• Stated exercise: For the listing below, give the number of lines in which "manifold" occurs. Add nothing.

• Data extract:

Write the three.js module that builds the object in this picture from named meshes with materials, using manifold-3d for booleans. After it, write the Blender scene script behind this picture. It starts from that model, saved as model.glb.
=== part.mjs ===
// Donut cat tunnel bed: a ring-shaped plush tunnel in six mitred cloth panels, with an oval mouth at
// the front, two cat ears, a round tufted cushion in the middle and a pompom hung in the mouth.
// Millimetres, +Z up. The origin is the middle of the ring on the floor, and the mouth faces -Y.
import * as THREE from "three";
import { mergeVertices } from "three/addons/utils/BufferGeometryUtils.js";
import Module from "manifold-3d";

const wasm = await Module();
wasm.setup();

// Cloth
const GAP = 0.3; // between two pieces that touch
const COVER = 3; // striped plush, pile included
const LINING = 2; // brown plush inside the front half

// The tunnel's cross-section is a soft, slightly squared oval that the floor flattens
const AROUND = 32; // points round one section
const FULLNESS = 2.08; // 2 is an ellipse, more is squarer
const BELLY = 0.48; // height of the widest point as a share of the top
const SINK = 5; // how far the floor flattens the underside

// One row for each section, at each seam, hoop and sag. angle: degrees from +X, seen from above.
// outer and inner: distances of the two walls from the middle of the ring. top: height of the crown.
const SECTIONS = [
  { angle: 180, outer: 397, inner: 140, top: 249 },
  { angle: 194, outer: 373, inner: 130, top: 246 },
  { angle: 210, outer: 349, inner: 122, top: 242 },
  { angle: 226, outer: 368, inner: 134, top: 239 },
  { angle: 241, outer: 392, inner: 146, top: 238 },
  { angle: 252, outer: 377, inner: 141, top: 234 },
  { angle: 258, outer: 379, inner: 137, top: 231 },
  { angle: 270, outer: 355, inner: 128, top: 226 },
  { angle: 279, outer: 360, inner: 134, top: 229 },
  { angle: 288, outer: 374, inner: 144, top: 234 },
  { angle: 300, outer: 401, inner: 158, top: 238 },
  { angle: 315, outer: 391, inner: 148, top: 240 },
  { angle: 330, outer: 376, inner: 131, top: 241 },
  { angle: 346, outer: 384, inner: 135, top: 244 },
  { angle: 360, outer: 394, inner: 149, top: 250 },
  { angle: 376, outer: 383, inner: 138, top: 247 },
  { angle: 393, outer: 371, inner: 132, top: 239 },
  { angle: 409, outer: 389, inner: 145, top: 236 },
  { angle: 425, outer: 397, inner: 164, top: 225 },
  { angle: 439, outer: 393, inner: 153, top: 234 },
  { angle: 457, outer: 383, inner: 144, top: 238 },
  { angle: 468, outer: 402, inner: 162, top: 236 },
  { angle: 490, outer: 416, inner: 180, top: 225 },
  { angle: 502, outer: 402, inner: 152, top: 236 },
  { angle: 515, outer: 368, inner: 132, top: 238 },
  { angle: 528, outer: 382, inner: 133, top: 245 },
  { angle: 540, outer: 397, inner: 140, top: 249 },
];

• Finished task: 2